> [Rows from a 3D modeling dataset]
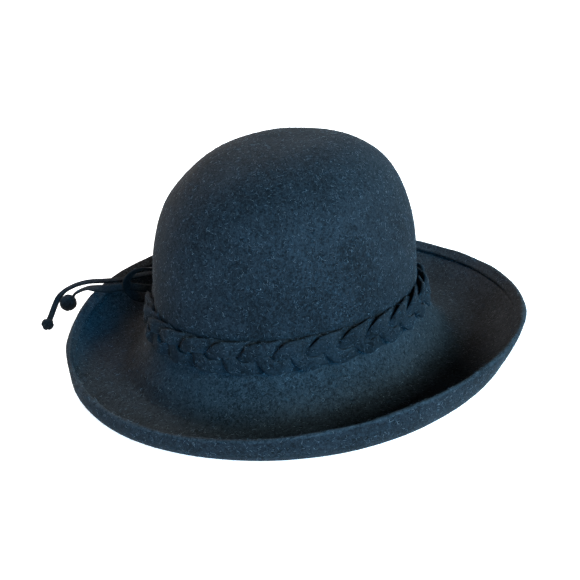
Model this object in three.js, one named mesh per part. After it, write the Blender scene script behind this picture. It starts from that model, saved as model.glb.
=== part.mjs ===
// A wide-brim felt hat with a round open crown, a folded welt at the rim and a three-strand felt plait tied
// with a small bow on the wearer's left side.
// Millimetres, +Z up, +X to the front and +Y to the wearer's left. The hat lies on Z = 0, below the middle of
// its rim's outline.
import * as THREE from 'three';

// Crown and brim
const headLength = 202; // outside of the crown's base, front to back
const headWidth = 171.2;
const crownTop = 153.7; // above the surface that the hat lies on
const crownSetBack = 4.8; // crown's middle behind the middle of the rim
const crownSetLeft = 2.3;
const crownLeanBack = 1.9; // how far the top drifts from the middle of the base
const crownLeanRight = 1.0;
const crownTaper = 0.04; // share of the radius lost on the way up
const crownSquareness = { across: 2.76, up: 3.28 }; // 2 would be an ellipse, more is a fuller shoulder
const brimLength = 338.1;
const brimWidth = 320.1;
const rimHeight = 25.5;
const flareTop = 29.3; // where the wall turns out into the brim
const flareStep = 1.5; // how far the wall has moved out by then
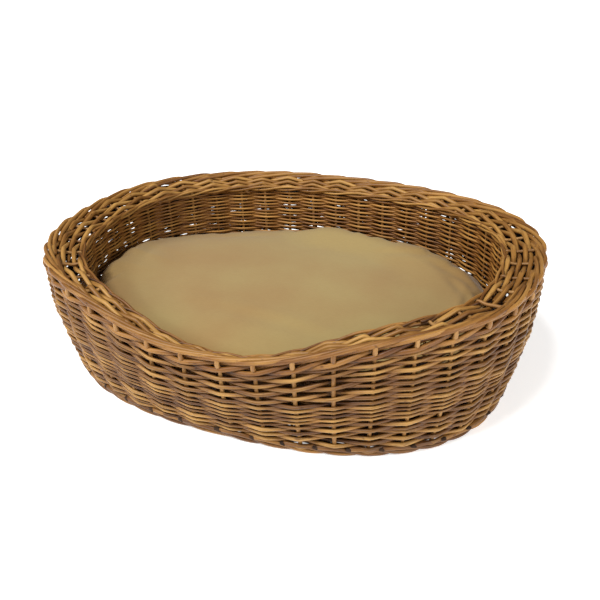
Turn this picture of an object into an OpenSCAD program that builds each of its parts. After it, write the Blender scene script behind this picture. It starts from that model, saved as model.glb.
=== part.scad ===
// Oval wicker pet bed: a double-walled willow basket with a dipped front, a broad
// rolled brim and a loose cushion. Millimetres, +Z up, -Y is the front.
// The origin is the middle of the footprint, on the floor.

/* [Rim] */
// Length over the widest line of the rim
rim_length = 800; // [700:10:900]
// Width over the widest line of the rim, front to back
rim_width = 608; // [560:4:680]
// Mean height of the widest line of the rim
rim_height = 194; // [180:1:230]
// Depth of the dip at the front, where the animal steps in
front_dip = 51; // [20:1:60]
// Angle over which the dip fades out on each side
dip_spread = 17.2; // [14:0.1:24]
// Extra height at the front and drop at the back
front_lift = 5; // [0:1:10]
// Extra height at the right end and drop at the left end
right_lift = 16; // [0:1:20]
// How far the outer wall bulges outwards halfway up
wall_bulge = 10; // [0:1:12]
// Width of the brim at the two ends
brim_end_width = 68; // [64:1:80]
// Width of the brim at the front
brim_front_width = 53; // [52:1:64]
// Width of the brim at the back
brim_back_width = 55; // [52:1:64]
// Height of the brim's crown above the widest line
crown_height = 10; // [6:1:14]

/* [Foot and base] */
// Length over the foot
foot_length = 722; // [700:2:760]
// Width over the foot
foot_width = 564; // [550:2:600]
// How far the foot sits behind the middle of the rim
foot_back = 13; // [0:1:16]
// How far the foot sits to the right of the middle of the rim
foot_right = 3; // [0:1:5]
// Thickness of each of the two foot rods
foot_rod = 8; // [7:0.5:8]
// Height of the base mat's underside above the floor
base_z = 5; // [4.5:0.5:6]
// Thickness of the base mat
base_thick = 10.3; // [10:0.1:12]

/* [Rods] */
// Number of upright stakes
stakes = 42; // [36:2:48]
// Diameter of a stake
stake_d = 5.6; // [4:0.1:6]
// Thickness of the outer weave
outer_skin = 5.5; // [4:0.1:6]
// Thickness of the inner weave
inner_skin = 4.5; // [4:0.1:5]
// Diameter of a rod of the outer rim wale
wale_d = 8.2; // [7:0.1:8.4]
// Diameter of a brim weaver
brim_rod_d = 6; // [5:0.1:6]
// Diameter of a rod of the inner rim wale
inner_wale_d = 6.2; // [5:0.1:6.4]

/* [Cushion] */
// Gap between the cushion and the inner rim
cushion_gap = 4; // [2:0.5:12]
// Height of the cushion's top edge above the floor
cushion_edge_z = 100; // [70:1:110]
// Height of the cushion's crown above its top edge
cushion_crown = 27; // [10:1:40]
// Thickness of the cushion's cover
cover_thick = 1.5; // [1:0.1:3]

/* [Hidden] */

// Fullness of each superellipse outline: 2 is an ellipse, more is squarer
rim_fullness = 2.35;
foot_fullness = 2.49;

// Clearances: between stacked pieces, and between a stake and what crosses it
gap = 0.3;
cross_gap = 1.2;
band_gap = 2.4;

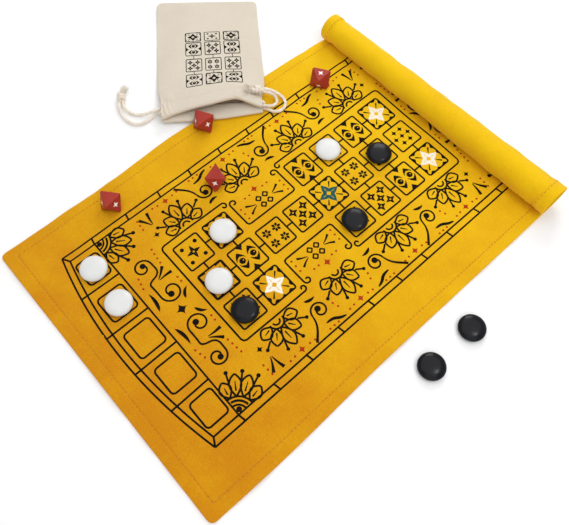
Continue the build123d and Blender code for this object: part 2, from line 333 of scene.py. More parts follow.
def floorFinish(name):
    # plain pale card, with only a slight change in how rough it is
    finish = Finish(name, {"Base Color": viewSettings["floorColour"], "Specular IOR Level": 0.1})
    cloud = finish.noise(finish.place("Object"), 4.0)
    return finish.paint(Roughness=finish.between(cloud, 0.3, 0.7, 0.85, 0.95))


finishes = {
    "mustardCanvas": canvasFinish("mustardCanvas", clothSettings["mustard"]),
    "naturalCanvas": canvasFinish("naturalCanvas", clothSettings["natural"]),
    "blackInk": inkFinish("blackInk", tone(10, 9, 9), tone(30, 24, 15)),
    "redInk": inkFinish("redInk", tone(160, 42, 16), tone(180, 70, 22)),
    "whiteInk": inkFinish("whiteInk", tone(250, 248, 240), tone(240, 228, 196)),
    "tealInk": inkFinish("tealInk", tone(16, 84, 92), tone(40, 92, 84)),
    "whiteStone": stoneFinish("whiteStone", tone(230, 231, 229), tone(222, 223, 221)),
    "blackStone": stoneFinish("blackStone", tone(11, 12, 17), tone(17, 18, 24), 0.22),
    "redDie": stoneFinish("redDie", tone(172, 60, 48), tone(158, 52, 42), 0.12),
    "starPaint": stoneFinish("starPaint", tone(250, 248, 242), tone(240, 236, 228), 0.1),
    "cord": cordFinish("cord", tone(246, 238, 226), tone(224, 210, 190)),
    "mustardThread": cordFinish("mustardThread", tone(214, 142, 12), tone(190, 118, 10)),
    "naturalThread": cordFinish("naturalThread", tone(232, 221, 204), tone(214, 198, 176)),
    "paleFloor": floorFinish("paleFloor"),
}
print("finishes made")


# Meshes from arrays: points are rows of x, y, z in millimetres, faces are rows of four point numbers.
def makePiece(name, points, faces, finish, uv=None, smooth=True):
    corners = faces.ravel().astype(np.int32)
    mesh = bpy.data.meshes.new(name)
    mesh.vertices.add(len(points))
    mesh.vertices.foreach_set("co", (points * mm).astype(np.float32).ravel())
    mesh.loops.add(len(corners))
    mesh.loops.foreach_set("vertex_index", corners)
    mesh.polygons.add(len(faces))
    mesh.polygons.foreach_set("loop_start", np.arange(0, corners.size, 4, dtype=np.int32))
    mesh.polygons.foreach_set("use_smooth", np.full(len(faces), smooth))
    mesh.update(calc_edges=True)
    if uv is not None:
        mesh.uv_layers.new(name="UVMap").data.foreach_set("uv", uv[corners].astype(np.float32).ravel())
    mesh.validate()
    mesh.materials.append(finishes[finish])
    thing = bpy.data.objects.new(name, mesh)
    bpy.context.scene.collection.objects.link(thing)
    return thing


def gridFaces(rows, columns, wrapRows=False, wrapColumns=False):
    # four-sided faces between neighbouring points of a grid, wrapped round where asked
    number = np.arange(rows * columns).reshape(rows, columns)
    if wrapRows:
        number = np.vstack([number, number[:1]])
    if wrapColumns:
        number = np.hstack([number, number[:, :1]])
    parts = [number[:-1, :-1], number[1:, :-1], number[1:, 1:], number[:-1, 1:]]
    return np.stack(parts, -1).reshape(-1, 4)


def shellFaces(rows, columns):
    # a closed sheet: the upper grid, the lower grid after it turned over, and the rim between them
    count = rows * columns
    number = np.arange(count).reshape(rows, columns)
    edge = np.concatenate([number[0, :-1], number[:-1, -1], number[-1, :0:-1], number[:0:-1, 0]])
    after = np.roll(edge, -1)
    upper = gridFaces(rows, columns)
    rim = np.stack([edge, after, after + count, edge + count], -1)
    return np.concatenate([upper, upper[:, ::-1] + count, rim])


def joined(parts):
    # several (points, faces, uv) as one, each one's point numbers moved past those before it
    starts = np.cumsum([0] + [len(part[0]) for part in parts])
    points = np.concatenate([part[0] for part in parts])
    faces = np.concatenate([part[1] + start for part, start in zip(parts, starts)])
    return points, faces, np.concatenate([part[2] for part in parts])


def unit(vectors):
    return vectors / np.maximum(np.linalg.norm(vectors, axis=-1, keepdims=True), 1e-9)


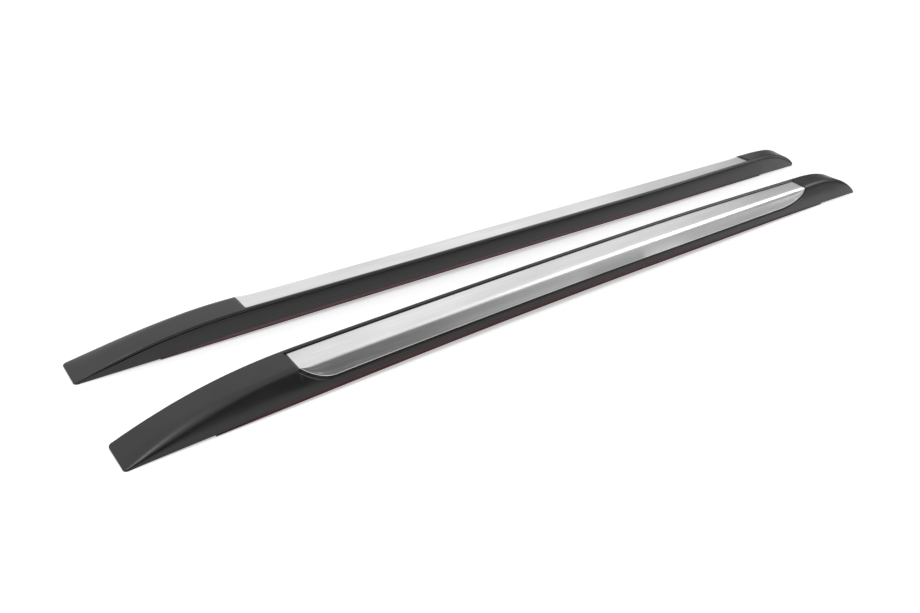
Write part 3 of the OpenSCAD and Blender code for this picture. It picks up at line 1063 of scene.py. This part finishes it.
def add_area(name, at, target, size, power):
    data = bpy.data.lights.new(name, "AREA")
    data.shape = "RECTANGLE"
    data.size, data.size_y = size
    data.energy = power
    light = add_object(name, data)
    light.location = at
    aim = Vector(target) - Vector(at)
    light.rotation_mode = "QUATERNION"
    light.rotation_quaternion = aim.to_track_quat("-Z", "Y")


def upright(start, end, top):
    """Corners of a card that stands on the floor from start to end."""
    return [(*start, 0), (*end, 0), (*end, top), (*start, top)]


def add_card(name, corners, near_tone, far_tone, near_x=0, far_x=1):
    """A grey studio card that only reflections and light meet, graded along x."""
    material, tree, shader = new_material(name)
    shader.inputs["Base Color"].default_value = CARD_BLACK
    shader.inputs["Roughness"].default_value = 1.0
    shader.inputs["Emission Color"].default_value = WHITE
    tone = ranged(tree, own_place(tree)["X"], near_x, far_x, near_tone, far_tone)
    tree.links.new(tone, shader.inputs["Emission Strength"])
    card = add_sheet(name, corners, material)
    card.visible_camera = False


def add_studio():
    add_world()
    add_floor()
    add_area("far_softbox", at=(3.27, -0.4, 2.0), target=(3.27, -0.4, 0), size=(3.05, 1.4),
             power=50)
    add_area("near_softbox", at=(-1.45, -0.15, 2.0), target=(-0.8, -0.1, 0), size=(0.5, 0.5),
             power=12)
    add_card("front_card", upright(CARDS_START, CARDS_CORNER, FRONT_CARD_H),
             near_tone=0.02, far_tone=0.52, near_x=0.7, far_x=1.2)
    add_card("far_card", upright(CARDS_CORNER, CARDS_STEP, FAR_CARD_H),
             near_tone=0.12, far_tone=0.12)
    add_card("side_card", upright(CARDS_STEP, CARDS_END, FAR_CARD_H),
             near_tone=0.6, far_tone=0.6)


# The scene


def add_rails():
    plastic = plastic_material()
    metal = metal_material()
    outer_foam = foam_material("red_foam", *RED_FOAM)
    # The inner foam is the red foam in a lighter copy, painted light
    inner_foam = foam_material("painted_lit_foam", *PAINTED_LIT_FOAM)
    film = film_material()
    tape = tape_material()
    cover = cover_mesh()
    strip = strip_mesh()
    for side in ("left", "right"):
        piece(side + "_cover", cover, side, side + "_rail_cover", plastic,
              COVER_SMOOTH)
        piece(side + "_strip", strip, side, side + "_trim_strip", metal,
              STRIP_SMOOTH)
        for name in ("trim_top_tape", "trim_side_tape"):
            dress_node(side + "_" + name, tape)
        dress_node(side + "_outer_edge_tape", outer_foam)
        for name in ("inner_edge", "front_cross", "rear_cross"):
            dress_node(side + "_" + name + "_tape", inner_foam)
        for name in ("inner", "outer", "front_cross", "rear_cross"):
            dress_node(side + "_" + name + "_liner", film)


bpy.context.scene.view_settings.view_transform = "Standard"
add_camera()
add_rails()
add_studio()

> [Task requirements]
Please repeat word for word the lines above that run from the beginning through the line containing "on the floor.", keeping both the first and that last line.

> [Task solution]
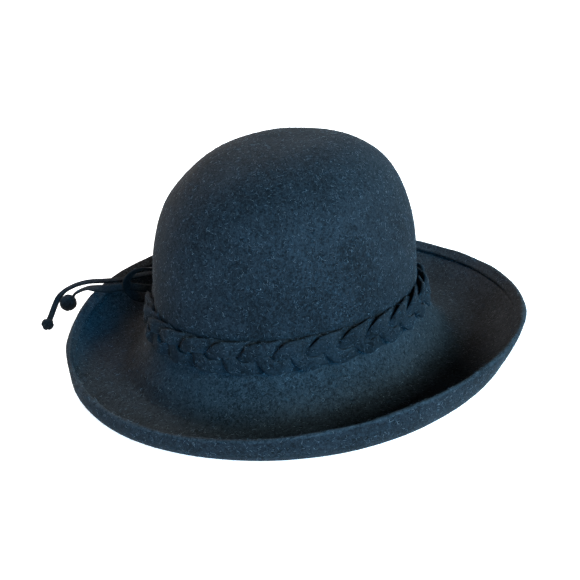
Model this object in three.js, one named mesh per part. After it, write the Blender scene script behind this picture. It starts from that model, saved as model.glb.
=== part.mjs ===
// A wide-brim felt hat with a round open crown, a folded welt at the rim and a three-strand felt plait tied
// with a small bow on the wearer's left side.
// Millimetres, +Z up, +X to the front and +Y to the wearer's left. The hat lies on Z = 0, below the middle of
// its rim's outline.
import * as THREE from 'three';

// Crown and brim
const headLength = 202; // outside of the crown's base, front to back
const headWidth = 171.2;
const crownTop = 153.7; // above the surface that the hat lies on
const crownSetBack = 4.8; // crown's middle behind the middle of the rim
const crownSetLeft = 2.3;
const crownLeanBack = 1.9; // how far the top drifts from the middle of the base
const crownLeanRight = 1.0;
const crownTaper = 0.04; // share of the radius lost on the way up
const crownSquareness = { across: 2.76, up: 3.28 }; // 2 would be an ellipse, more is a fuller shoulder
const brimLength = 338.1;
const brimWidth = 320.1;
const rimHeight = 25.5;
const flareTop = 29.3; // where the wall turns out into the brim
const flareStep = 1.5; // how far the wall has moved out by then
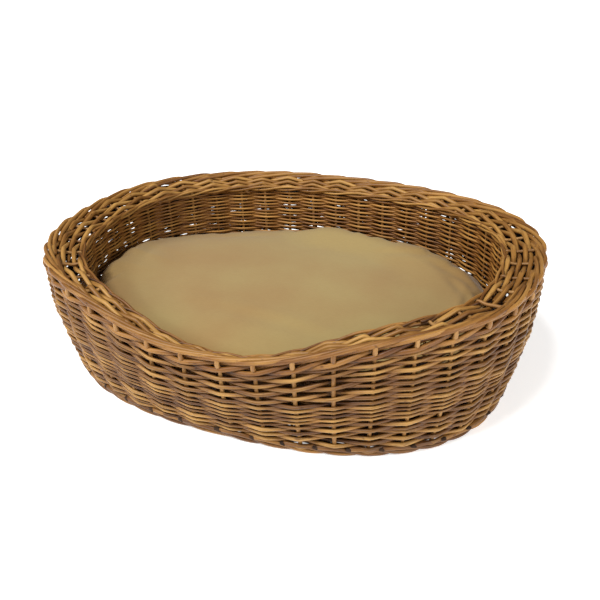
Turn this picture of an object into an OpenSCAD program that builds each of its parts. After it, write the Blender scene script behind this picture. It starts from that model, saved as model.glb.
=== part.scad ===
// Oval wicker pet bed: a double-walled willow basket with a dipped front, a broad
// rolled brim and a loose cushion. Millimetres, +Z up, -Y is the front.
// The origin is the middle of the footprint, on the floor.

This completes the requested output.